В начале 90-х Соловьев снял "Трех сестер" и замолчал на шесть лет. Возглавлял Союз кинематографистов. Пытался запуститься с "Анной Карениной", но сам же и закрыл проект - из-за дороговизны. Потом хотел делать историю любви Тургенева и Виардо, снял чуть не две трети и тоже закрылся. Он появился в начале нового века с фильмом, который можно считать программным, хотя бы потому, что название ему - "Нежный возраст". Появился со старой темой и новым ощущением жизни. "Нежный возраст", как, впрочем, и следующий соловьевский фильм "О любви" - страшно безнадежны. В них почти нет света. Того, что в конце туннеля. Того, что есть во всех предыдущих его фильмах, где герои могли улететь на воздушном шаре в звездное небо. "Нежный возраст" вырос из реальных историй, которые рассказал Соловьеву его сын Митя. "Митя повернул меня лицом не просто к современности, а к настоящей, живой реальности, черты которой я очень смутно себе представлял до этой поры. Вся эта эйфория горбачевской перестройки, весь романтизм "мы наш, мы новый мир построим" сидели у меня в голове. Он заставил посмотреть на эту современность исключительно трезвыми глазами абсолютно трезвых людей. Они ничего не ждут. Ни-че-го. И ни от кого. И менее всего - от общества, которое обмануло их полностью и окончательно. Поэтому вся их надежда перемещается внутрь самих себя". И дальше: "Мне хотелось снять экологически чистую картину. Если ты чего-то от кого-либо ждешь, ты должен выступать за кого-то: белых, красных, верхних, нижних, конформистов, нонконформистов... Моя картина не "за кого", - она за моего сына и за меня самого". В этих словах есть доля лукавства, потому что "Нежный возраст" - картина, в которой Соловьев воплотил все, что знал, умел, чувствовал, видел и чем болел последние годы. И она, конечно, за нас за всех.
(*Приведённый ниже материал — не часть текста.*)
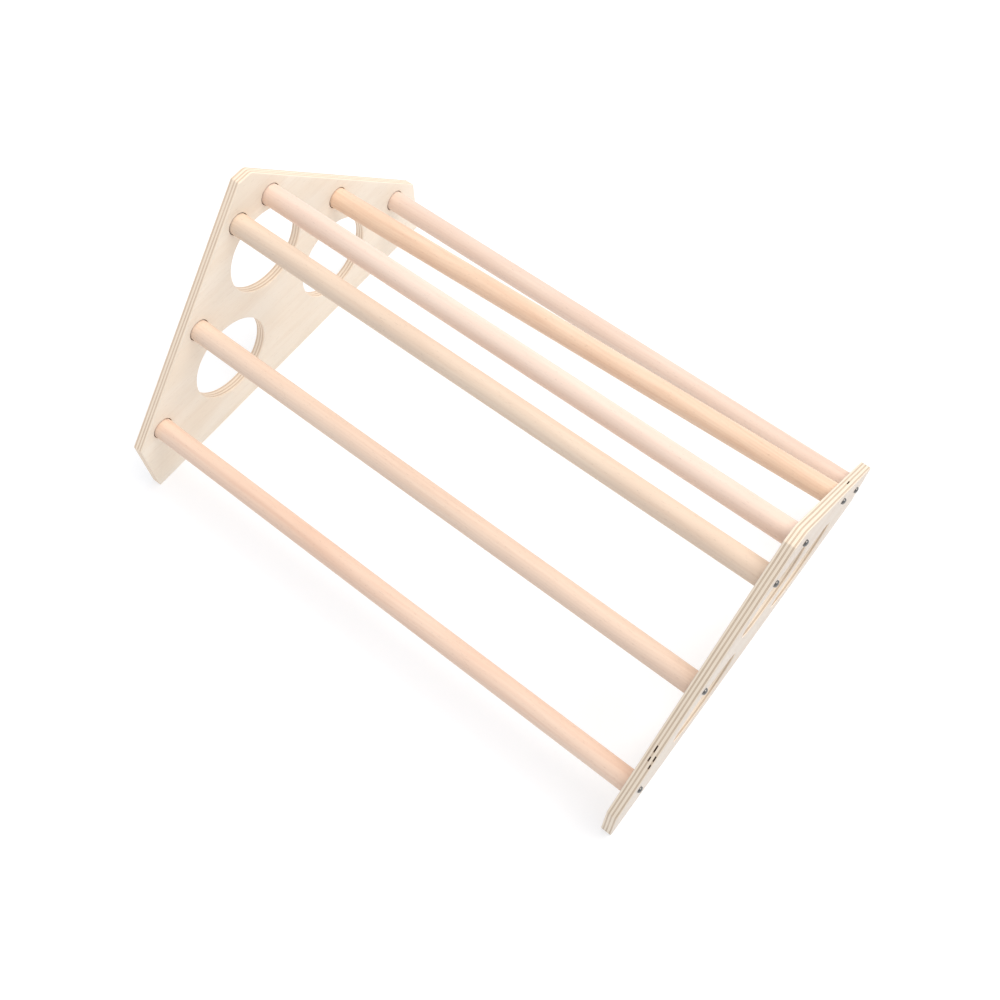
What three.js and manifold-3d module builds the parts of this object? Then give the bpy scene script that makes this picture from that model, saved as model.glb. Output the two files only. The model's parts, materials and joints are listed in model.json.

В год своего 60-летия Соловьев все-таки снимает "Анну Каренину". Две версии - многосерийную для телевидения и для большого кино. Он учится драматургии сериала и умению вкрапливать рекламу в ткань фильма. Учеба доставляет ему большое удовольствие. Это тоже подпитка. Когда-то он снял короткометражку на 10 минут и не видит никакой разницы между ней и сериалом. Он считает классику "главным убежищем для всех нормальных, половозрелых и умственно полноценных людей", говорит, что нет ничего ближе к классике, чем андерграунд и вместо Баха и Чайковского берет музыку Курехина и Земфиры. "Каренину" он снимает как роман-предчувствие Серебряного века, а саму Анну видит предшественницей Ахматовой и Цветаевой. И все-таки - мне кажется - это будет фильм о первой любви. Потому что Соловьев всегда снимает о том, что происходит впервые. А нежным у него может быть любой возраст.